The observational finding that anchored the whole project:

Watching a first-time visitor move through the gallery, the same three questions kept surfacing: "What is this art style?" "Who is this artist, what period were they in?" "What is this art medium?" The information existed, it just wasn't accessible at the moment of curiosity. By the time someone found context, the emotional connection to the work had passed.


What this told me:

The NGMA experience had two compounding problems, a broken physical journey (no wayfinding, no narrative) and a broken information layer (context inaccessible at point of need).
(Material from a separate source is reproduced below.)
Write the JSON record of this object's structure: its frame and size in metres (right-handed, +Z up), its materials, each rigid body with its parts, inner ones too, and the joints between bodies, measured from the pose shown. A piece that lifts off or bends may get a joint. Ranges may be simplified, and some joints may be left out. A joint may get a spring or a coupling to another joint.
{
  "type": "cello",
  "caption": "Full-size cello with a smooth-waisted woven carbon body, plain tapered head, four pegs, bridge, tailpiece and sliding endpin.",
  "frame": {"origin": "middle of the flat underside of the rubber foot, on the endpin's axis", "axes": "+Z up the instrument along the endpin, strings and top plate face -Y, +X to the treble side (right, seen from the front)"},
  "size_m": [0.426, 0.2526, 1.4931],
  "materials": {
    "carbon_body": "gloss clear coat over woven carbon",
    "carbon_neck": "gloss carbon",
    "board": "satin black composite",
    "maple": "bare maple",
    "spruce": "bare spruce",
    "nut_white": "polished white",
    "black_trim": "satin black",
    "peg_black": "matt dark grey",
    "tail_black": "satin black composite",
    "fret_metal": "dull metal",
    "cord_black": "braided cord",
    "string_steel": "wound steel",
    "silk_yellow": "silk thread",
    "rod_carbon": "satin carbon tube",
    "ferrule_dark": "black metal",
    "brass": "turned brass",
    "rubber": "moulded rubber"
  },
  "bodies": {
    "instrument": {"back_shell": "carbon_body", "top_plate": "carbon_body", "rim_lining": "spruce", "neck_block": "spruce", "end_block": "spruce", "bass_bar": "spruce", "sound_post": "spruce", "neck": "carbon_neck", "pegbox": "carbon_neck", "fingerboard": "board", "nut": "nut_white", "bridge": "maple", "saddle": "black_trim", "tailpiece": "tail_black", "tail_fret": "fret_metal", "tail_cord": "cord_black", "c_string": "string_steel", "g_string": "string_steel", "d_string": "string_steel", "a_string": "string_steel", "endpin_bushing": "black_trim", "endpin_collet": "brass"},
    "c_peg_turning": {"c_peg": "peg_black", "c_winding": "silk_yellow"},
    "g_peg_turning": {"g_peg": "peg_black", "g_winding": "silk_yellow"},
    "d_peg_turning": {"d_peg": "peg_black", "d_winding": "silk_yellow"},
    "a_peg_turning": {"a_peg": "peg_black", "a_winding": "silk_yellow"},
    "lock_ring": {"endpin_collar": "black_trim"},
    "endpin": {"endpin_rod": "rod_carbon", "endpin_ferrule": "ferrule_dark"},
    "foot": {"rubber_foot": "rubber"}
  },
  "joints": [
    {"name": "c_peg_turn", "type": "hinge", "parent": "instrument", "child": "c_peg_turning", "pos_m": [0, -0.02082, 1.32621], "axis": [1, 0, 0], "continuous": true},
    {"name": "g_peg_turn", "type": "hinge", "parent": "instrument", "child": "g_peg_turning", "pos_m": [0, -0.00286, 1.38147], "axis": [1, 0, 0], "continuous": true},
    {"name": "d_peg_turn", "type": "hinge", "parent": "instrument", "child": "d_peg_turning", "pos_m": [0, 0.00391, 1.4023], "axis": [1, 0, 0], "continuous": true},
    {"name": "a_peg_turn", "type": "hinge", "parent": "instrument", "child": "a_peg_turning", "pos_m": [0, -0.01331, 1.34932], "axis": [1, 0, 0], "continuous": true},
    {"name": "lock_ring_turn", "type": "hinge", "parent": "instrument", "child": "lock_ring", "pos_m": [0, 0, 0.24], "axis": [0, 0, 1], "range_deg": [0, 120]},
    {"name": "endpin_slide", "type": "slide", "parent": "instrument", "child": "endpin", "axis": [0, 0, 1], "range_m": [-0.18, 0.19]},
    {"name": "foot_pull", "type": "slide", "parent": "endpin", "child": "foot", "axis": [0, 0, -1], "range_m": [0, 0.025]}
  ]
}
The redesign had to solve both.

07 — DESIGN SYSTEM


Colors were drawn directly from NGMA's existing logo, navy #263B7E and moss green #B6C370. This wasn't a constraint, it was a decision: the redesign had to feel like NGMA evolved, not replaced.

Typography pairs a modern sans-serif with the institution's existing gravitas, approachable without being irreverent.


A full experience system spanning ticketing, wayfinding, merchandise, digital engagement, and spatial installation, each touchpoint designed around a specific visitor need, all connected by one visual language.

The redesign doesn't ask visitors to appreciate art differently. It removes the friction that was stopping them from engaging in the first place.

08— OUTCOME

resume

What I'd do next:


Usability test the wayfinding system with first-time visitors, measure dwell time near the installation vs standard gallery walls, and

track whether the artist cards increase time spent per artwork.